Sulla debolezza della Pa che si affaccia alla sfida della ricostruzione si concentrano le ansie di chi nel governo lavora al Recovery Plan. Ansie che nel Conte 2 non erano riuscite a tradursi in un progetto organico di riforma. E proprio su questo progetto, delineato ieri dal ministro della Pa Renato Brunetta nell’audizione parlamentare sulle linee programmatiche, l’esecutivo Draghi si gioca una fetta importante del proprio successo. Su cui chiama a raccolta i sindacati nel «Patto per l’innovazione del lavoro pubblico e la coesione sociale» che sarà firmato oggi a Palazzo Chigi dal premier Draghi insieme al titolare di Palazzo Vidoni. Il Patto si concentra su contratti, assunzioni e carriere. E chiede ai sindacati di accantonare la fase di protesta culminata nello sfortunato sciopero di fine anno, in cambio di un’alleanza per cambiare la Pa e di un’accelerazione del rinnovo contrattuale. Sul punto Brunetta ha promesso una convocazione a breve, forse già fra domani e venerdì, per avviare le trattative su come destinare i 6,7 miliardi a disposizione, creando un meccanismo più flessibile di carriere che abbandonerebbe le griglie dei mansionari ma anche i tetti del 2017 ai premi in busta paga: purché, naturalmente, si costruisca un sistema di valutazioni in grado di superare l’egualitarismo perseguito fedelmente fin qui.
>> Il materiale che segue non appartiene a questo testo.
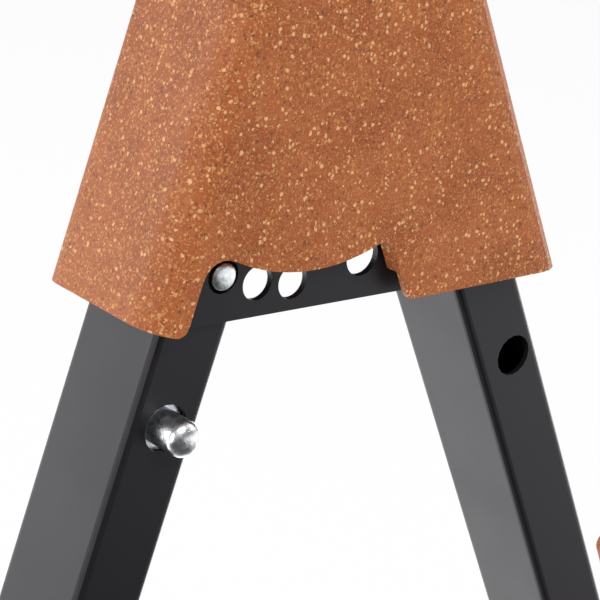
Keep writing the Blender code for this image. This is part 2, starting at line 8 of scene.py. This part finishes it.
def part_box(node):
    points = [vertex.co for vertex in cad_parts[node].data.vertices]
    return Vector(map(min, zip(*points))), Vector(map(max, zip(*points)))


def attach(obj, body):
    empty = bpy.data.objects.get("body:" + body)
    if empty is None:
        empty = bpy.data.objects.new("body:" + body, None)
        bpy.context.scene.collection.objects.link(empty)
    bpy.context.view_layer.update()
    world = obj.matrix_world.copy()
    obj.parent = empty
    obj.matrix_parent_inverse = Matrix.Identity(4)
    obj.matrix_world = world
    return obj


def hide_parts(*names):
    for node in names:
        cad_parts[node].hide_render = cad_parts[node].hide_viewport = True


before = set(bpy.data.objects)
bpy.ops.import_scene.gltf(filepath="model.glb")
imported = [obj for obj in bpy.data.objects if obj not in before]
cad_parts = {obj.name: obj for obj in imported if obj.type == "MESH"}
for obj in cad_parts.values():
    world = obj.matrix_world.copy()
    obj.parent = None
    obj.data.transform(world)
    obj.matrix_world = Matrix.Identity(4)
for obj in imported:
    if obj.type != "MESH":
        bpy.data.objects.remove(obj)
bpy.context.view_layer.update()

# Camera and studio. The photo looks at the head from the rear leg's near side, a little
# above it, through a long lens; the ground and the air behind it are plain white.

foot_bars = [corner.x for bar in ("rear_foot_bar", "front_foot_bar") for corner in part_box(bar)]
apex_x = sum(foot_bars) / len(foot_bars)
apex_to_head_top = 0.020
floor_to_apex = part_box("head_shell")[1].z + apex_to_head_top

look_turn = math.radians(39.10)
look_down = math.radians(22.47)
look_roll = math.radians(1.37)
ahead = Vector((math.sin(look_turn) * math.cos(look_down), math.cos(look_turn) * math.cos(look_down),
                -math.sin(look_down)))
level = Vector((math.cos(look_turn), -math.sin(look_turn), 0))
above = level.cross(ahead)
right = level * math.cos(look_roll) + above * math.sin(look_roll)
up = above * math.cos(look_roll) - level * math.sin(look_roll)

lens_data = bpy.data.cameras.new("photo_camera")
lens_data.sensor_width = 36.0
lens_data.lens = 137.1
lens_data.clip_start = 0.01
photo_camera = bpy.data.objects.new("photo_camera", lens_data)
bpy.context.scene.collection.objects.link(photo_camera)
camera_from_apex = Vector((-0.3396, -0.4159, 0.0946))
apex = Vector((apex_x, 0, floor_to_apex))
camera_turn = Matrix((right, up, -ahead)).transposed().to_4x4()
photo_camera.matrix_world = Matrix.Translation(apex + camera_from_apex) @ camera_turn
bpy.context.scene.camera = photo_camera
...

Uno degli interventi più urgenti fra quelli indicati dal titolare di Palazzo Vidoni per superare la condizione stagnante di una Pa sempre più anziana (l’età media è salita a 50,7 anni) è quella di aprire gli affluenti del reclutamento. L’obiettivo è di archiviare il carrozzone delle selezioni per allestire concorsi digitali «in luoghi istituzionali, università, fiere», con prove «senza carta e penna». Un’idea già abbozzata nei «poli territoriali» proposti dall’ex ministra Dadone, che ora con l’appoggio a infrastrutture già operative potrebbe realizzarsi «in qualche settimana».
L’architettura delineata ieri da Brunetta, articolata nei quattro capitoli dedicati ad «accesso»(il reclutamento), «buona amministrazione» (la semplificazione), il «capitale umano» (carriere e formazione) e «digitalizzazione» correrà su più binari. Quello più immediato sul piano operativo è il decreto legge Recovery, anticipato sul Sole 24 Ore di ieri, un «decretone per il futuro del Paese» nelle parole di Brunetta che ambisce a imbarcare una ricca lista di semplificazioni. In vista di quel provvedimento, atteso per aprile, si lavora al taglio dei vecchi tetti di spesa per i contratti flessibili, da accompagnare con meccanismi di selezione diretta delle professionalità tecniche più specifiche per l’attuazione dei progetti, da trovare in collaborazione con università, privati e ordini professionali: tema a cui il Pnrr dedica 210 milioni per un «piano straordinario di assunzioni». Il testo dovrebbe poi occuparsi di rilanciare i tentativi meno riusciti del decreto semplificazioni 2020, dal superbonus alla rigenerazione urbana (articolo a fianco), e potrebbe avviare una drastica sfoltitura dei tanti obblighi anticorruzione che hanno prodotto più adempimenti che reali misure preventive. L’idea è quella di costruire un sistema di regole certe che accompagni il Recovery per tutta la sua durata, fino al 2026: anche con una proroga lunga delle novità giudicate più efficaci fra quelle temporanee (con scadenza tra giugno e dicembre 2021) portate dal Dl semplificazioni dell’anno scorso come le verifiche antimafia accelerate e i limiti ad abuso d’ufficio e danno erariale.
Il decreto dovrebbe arrivare ad aprile insieme alla versione definitiva del Pnrr, che riempirà le caselle fin qui lasciate vuote alla voce «concorrenza». Il terreno di gioco sono ancora una volta i servizi pubblici locali, per «favorire la scelta tra una pluralità di fornitori anche uscendo dai confini del perimetro pubblico».